╭──

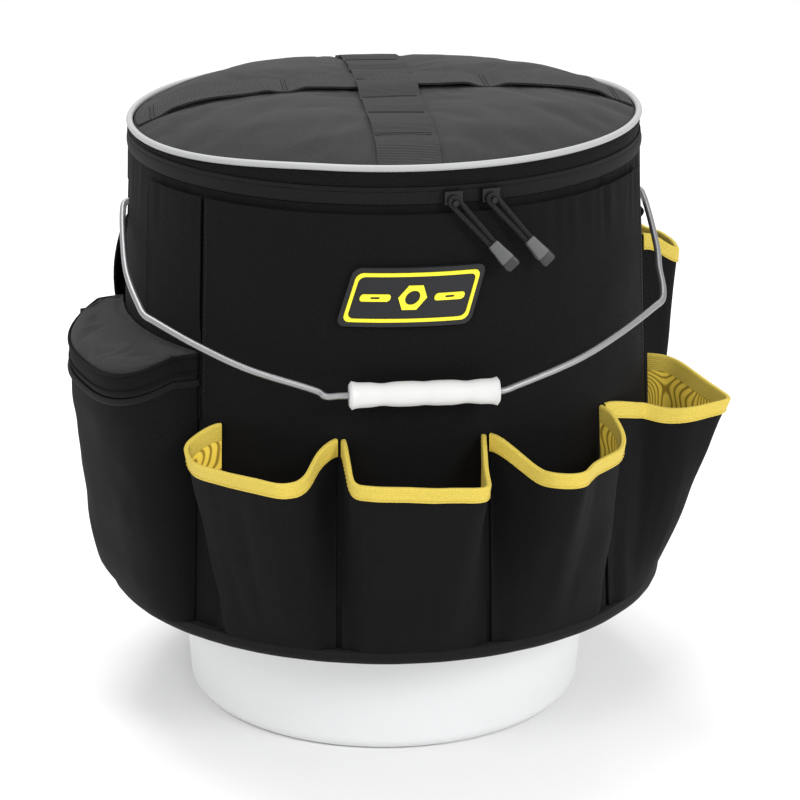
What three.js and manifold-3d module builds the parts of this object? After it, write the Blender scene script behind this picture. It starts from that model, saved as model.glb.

╰──
╭──

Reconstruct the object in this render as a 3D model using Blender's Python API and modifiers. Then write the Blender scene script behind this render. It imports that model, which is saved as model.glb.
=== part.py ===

╰──
╭──

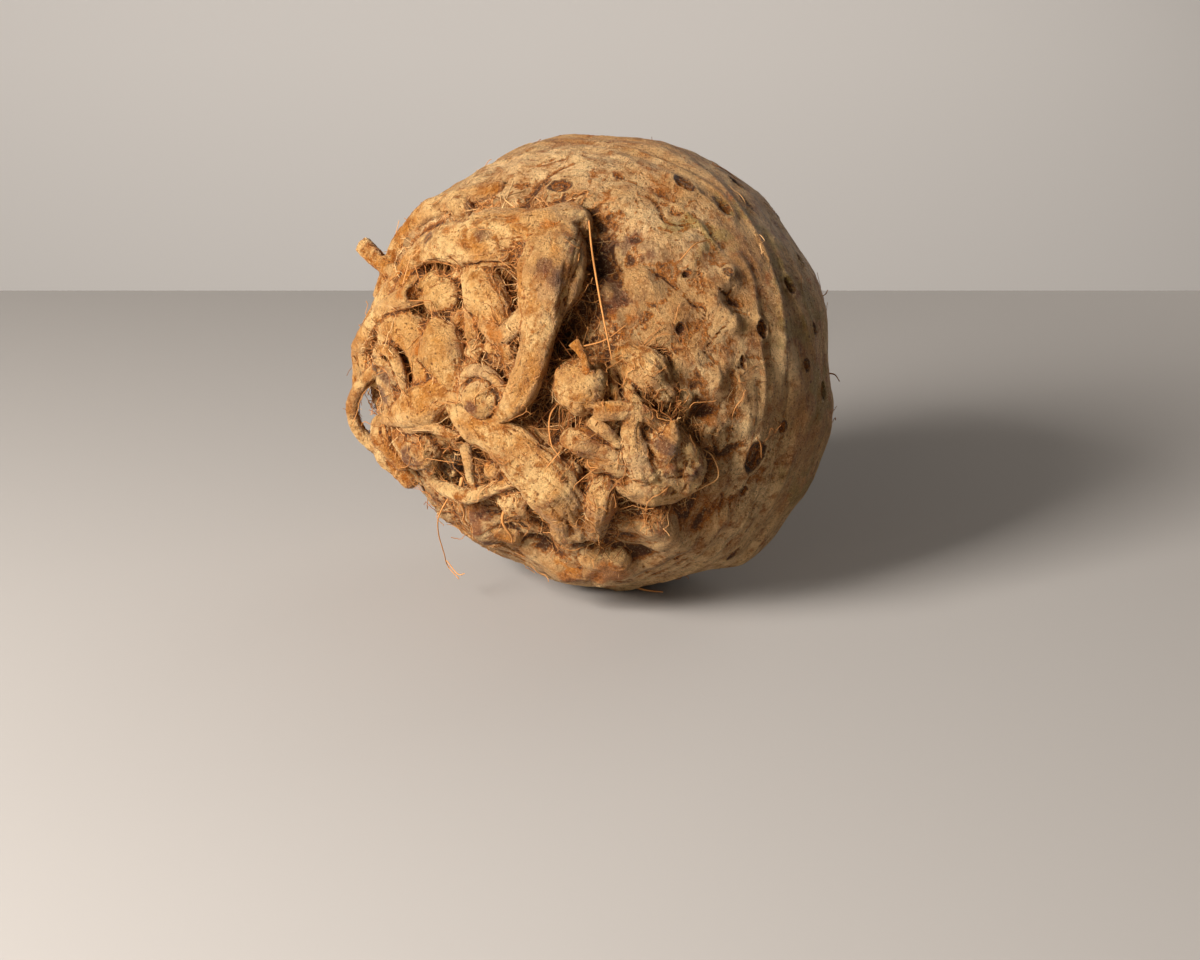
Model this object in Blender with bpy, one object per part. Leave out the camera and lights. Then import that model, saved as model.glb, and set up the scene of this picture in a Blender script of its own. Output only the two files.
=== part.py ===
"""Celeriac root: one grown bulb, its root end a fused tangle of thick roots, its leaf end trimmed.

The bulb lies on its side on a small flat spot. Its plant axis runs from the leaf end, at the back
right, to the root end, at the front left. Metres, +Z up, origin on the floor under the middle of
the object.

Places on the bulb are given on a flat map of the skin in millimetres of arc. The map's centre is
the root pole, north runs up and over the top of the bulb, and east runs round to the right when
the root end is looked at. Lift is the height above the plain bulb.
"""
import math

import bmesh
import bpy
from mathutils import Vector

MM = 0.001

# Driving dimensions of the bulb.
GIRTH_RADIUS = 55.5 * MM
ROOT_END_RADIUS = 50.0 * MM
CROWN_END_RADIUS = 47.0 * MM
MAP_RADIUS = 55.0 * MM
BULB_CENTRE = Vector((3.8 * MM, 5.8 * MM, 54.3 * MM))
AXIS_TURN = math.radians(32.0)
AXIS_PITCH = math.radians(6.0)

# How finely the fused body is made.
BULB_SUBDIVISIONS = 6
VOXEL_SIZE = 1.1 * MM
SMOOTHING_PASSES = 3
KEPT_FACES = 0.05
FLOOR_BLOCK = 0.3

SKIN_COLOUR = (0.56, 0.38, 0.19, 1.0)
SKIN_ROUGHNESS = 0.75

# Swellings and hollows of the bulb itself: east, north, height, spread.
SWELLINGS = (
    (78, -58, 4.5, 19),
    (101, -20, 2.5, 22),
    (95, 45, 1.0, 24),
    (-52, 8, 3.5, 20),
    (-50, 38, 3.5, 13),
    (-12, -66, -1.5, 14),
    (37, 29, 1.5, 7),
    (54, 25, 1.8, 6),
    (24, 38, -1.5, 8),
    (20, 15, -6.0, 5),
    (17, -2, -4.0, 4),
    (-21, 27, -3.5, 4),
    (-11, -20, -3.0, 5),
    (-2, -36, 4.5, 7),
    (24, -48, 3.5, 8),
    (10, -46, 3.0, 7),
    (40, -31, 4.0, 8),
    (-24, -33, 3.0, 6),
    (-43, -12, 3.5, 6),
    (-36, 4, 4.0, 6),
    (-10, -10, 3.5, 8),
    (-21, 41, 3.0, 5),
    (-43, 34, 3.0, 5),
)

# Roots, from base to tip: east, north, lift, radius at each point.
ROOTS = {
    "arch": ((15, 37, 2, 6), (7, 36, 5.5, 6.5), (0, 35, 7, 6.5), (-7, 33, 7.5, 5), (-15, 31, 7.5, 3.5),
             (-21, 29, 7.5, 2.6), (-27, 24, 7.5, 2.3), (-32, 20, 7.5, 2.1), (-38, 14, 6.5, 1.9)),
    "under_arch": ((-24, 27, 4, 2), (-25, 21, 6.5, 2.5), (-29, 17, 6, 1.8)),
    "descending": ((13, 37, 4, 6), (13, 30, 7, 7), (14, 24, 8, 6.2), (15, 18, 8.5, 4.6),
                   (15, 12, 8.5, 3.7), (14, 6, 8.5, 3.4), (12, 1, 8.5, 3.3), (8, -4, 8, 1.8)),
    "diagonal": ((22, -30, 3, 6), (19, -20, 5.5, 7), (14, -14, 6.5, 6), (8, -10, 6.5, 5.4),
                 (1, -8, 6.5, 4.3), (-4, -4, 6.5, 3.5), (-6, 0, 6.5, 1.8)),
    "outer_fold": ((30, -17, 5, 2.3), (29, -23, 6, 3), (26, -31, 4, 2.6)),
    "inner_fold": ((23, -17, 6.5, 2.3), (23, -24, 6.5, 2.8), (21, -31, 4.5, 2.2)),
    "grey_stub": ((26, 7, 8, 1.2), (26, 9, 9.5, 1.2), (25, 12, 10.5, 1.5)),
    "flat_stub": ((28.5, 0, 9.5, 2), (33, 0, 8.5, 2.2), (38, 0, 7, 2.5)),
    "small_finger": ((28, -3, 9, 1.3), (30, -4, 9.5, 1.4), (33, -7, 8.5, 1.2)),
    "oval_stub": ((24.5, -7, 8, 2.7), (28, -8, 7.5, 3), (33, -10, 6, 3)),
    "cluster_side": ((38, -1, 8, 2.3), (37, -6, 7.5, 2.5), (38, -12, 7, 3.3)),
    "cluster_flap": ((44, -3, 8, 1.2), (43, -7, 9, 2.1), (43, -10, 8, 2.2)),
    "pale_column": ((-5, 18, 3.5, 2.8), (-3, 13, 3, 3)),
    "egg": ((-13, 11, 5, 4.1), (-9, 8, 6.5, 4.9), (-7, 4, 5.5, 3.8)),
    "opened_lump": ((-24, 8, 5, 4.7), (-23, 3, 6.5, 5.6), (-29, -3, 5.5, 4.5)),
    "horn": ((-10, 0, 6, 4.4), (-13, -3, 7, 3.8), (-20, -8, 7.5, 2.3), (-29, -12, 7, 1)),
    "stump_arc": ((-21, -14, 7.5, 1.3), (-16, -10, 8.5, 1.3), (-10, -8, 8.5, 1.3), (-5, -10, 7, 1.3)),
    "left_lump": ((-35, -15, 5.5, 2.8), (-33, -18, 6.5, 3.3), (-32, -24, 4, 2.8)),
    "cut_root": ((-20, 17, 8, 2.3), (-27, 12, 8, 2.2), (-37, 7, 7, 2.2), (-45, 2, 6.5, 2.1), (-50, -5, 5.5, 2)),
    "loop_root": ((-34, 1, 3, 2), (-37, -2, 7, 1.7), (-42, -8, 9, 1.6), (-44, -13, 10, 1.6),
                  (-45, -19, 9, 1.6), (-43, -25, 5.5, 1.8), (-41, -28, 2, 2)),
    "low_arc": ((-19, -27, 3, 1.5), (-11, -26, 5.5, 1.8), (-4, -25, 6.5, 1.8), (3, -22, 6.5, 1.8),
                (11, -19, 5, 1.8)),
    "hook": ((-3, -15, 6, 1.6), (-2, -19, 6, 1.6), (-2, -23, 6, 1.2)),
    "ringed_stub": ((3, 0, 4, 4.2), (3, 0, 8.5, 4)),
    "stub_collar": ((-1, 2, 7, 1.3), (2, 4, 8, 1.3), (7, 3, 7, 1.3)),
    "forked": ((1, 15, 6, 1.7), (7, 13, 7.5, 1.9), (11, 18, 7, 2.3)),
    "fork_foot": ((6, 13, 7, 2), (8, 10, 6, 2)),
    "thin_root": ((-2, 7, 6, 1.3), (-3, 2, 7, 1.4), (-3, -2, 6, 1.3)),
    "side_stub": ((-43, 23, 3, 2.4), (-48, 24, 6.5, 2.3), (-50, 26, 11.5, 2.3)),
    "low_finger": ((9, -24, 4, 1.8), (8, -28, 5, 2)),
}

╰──

■ **Description of the task**: Check every line of the data, and copy the ones that contain "picture".

■ **Output for this task**:
What three.js and manifold-3d module builds the parts of this object? After it, write the Blender scene script behind this picture. It starts from that model, saved as model.glb.
Model this object in Blender with bpy, one object per part. Leave out the camera and lights. Then import that model, saved as model.glb, and set up the scene of this picture in a Blender script of its own. Output only the two files.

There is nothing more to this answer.